Дёготь показывает Пригова последовательным учеником Малевича, его абстрактных композиций с нарастающими черным и красным, способными вместить все возможные и невозможные изображения и смыслы. Метафизическое напряжение (и даже отчаяние) нарастает от этажа к этажу, разрешаясь в конце экспозиции, где из копий знаковых поэтических сборников-книжечек Д. А. П. выложена целая стена плача.
Широкая лестница филиала Музея современного искусства в Ермолаевском переулке украшена небольшими (размером с сигаретную пачку) табличками с приговскими лозунгами, которые Дмитрий Александрович некогда диссидентски развешивал в виде объявлений на советских троллейбусных остановках, из-за чего стерильно-белые поверхности напоминают березовые штрихпунктиры.
Каждый этаж, затакт, начинается закутком с видео, где Дмитрий Александрович, как живой, кричит кикиморой и перечисляет всех умерших.

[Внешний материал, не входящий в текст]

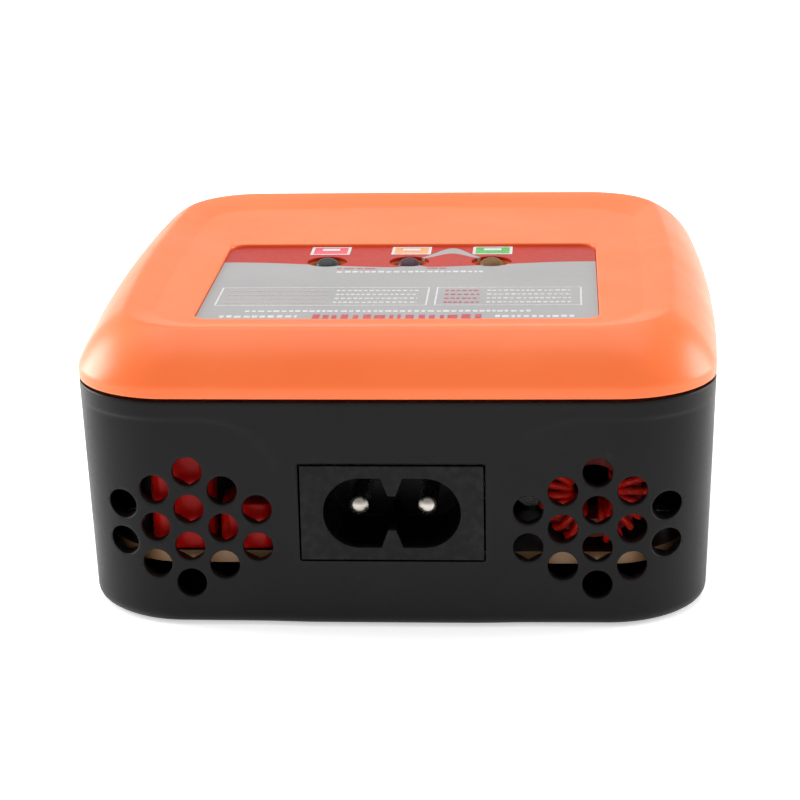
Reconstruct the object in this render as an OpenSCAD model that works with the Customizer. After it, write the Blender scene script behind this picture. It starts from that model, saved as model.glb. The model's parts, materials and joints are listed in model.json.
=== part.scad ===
// Mains balance charger for model batteries: a two-part case with a button panel,
// a two-pin mains inlet at the back, an output socket and two balance sockets at the front.
// Origin: centre of the base. +Z up, -Y is the inlet face, +Y is the socket face.

/* [Case] */
// Width across the sides, at the seam
case_w = 82.5; // [80:0.5:100]
// Depth from the inlet face to the socket face, at the seam
case_d = 87; // [84:0.5:106]
// Height of the seam between the two case halves
seam_z = 30; // [29:0.5:40]
// Corner radius in plan, at the seam
corner_r = 12.8; // [10:0.1:15.5]
// How far the long sides bow outward
side_bow = 1; // [0.2:0.1:2]
// How far the inlet face and the socket face bow outward
face_bow = 0.15; // [0.05:0.05:1]
// How far the sides lean in between the seam and the base
side_draft = 0.9; // [0:0.1:2]
// How far the inlet face and the socket face lean in
face_draft = 0.6; // [0:0.1:2]
// Rounding along the edge of the base
base_r = 1.8; // [1:0.1:3]
// Thickness of the case walls and the floor
wall = 2.2; // [1.8:0.1:2.8]
// Height of the shadow groove at the seam
seam_gap = 0.35; // [0.2:0.05:0.6]
// Height of the lid's tongue below the seam
tongue_h = 1.6; // [1:0.1:2.5]

/* [Lid] */
// Height of the upright band above the seam
skirt_h = 1.5; // [1:0.1:3]
// Height of the rim's crest above the seam
lid_rise = 7.6; // [7:0.1:12]
// Plan width of the bevel from the skirt to the crest
bevel_w = 5.6; // [4:0.1:8]
// Outward bulge of the bevel
bevel_bulge = 0.7; // [0:0.1:1.2]
// Plan width of the slope from the crest down to the dish, at the sides and the back
slope_w = 4.2; // [3:0.1:6]
// Extra width of that slope at the front
slope_front = 2.9; // [0:0.1:4]
// Depth of the dish below the crest
dish_drop = 0.8; // [0.4:0.1:1.5]
// Thickness of the lid's floor under the panel
lid_floor = 1.4; // [1:0.1:2]

/* [Panel] */
// Width of the window
window_w = 51.2; // [46:0.2:56]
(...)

На первом (формально — втором) этаже развесили несколько графических серий, объединенных одним и тем же элементом. Проступанием темного (чаще черного, но в одной, интерьерной, серии “Интерьеры с каплями крови” — красного) пятна поверх репродукций с картинами русских пейзажистов (“Русские пейзажи с именами” и “Русские пейзажи с оком”), романтических полотен (“Романтические пейзажи”), циклов “Германия” и “Рисунки скотчем”, где зияния и нарушение аутентичного содержания выполнены скотчем. Нарушение целостности того или иного изображения несет известные приговские символы — имена художников классической традиции, Божье око или же просто чернильную кляксу, которая растекается поверх реалистических изображений буквальным проявлением потустороннего.